» Description of the task
Copy each line below in which the string "this" occurs.

» Dataset extract
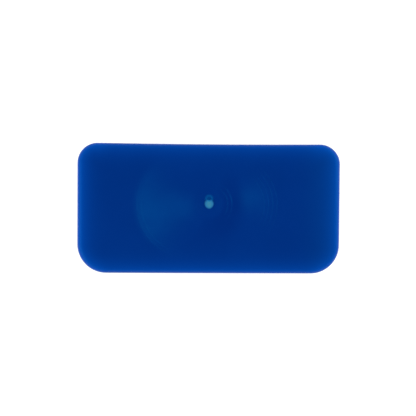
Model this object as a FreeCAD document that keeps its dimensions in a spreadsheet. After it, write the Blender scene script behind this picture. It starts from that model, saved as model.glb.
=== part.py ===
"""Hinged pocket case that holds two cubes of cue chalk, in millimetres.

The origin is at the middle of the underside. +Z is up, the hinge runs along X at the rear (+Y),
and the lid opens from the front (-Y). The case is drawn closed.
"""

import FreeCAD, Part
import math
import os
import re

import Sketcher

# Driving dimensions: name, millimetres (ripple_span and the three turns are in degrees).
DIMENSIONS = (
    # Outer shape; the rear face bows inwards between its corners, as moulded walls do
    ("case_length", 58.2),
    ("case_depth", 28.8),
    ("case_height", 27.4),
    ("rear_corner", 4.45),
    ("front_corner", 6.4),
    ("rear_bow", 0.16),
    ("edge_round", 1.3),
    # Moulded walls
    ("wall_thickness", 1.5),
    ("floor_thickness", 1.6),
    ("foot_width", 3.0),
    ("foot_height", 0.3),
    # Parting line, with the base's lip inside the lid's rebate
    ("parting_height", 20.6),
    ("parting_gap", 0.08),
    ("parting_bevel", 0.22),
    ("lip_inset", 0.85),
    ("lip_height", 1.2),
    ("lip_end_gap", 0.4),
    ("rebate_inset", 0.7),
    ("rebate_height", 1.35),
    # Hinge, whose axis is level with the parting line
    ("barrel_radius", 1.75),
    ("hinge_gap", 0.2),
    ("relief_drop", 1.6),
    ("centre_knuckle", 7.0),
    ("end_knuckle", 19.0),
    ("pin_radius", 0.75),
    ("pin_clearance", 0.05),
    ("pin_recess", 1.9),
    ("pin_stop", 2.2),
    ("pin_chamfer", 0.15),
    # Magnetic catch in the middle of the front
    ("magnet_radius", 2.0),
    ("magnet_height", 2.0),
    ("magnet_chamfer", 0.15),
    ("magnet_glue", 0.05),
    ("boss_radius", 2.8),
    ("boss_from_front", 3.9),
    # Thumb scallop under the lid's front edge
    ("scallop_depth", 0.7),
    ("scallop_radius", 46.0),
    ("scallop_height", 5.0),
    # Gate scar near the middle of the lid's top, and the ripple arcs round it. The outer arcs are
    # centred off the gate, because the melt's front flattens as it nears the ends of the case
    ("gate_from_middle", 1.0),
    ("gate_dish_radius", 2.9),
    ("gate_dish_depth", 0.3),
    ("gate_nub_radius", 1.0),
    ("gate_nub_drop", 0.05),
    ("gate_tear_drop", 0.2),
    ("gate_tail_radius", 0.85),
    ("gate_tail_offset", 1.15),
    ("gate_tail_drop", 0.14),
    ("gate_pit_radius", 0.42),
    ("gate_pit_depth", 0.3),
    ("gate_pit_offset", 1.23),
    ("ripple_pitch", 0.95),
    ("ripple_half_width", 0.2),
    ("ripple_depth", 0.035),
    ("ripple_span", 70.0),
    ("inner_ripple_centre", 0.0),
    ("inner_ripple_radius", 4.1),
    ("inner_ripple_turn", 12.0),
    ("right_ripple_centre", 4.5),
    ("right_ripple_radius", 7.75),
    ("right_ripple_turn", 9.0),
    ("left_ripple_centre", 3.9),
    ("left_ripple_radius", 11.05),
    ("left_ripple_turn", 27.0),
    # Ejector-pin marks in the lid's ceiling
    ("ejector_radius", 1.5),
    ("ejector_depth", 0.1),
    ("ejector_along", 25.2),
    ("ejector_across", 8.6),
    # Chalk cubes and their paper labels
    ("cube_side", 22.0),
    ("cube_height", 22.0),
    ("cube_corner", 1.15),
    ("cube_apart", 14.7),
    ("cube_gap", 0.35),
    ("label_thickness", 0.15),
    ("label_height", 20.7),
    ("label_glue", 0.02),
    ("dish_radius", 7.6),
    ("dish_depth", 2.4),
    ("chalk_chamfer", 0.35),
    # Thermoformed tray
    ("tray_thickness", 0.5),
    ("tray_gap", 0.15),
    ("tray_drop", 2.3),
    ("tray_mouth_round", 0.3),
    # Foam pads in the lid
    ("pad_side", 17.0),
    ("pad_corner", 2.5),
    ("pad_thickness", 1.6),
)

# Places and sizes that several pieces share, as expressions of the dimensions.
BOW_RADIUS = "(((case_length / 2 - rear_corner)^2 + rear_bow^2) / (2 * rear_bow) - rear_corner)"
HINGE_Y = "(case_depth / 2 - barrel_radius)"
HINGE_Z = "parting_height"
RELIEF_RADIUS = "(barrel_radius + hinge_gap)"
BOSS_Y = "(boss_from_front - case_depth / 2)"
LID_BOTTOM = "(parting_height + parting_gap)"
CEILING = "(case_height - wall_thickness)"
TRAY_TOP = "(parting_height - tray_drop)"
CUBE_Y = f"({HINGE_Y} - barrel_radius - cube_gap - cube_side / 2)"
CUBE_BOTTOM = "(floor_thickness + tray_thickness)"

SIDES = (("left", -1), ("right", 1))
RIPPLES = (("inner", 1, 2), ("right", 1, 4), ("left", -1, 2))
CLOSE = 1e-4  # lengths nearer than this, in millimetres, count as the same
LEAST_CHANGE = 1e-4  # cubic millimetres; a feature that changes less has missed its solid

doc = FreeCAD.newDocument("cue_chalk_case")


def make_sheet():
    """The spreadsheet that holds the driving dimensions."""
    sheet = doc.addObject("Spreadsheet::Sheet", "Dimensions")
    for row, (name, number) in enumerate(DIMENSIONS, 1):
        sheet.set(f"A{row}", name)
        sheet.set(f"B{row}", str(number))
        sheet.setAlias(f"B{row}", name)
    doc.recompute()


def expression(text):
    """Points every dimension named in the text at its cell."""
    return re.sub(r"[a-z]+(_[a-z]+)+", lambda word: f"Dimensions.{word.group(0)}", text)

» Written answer
Model this object as a FreeCAD document that keeps its dimensions in a spreadsheet. After it, write the Blender scene script behind this picture. It starts from that model, saved as model.glb.
CLOSE = 1e-4  # lengths nearer than this, in millimetres, count as the same